We, of course, do not wish to subjugate anyone. We believe that communities arrive at moral standards by consensus. No coercion is involved. To charge us with subjugation when we say that what we stand for most is community--people treating each other as basically deserving of the same standing--is completely erroneous: it's like accusing a Republican of being a Democrat. Such wrong labeling precludes reasoned debate because critics start from premises that aren't valid.

Despite such frustrations and the realization that starting a new quarterly is a sure way to make enemies and lose friends en masse, as well as being a fabulous way to lose all your money and more in a hurry, our experience has been exhilarating. We seem to have reached a lot of people. We hear from a surprisingly large number of them, from all walks of life and all parts of the country, who tell us that our course is right. Fashioning a "communitarian" position--that is, clarifying the moral voice of the community--is of service, they say; our efforts help them examine where the appropriate balance lies between rights and responsibilities--for example, what constitutes a "reasonable" versus "unreasonable" search of suspects, how moral education can take place in schools without indoctrination, and how the family might be preserved without returning women to an inferior status.

Some readers have even explored setting up local groups to discuss the themes considered in the journal.

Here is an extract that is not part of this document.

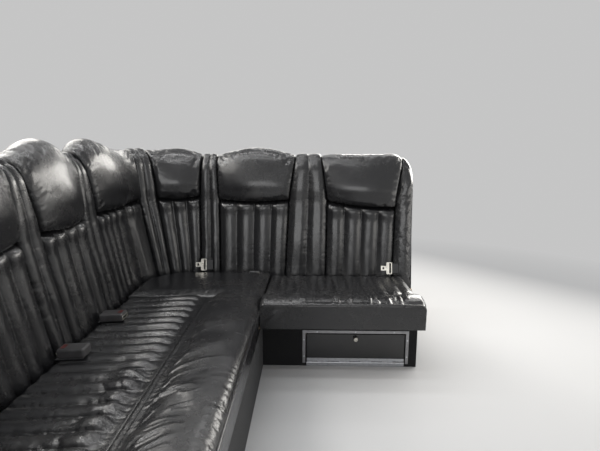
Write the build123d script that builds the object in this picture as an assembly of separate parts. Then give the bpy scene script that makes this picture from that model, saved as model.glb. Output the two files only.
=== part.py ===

Two national political leaders have told us that if we garner more of a following, they may endorse some of our viewpoints. (Indeed, we shall include a Communitarian platform in one of our next issues, to try to spread the word and garner more endorsements.)

Given this volume of interest, our journal could not be as off base as many of our critics claim--even if it will exhaust us totally to keep it going.

Amitai Etzioni is University Professor at George Washington University.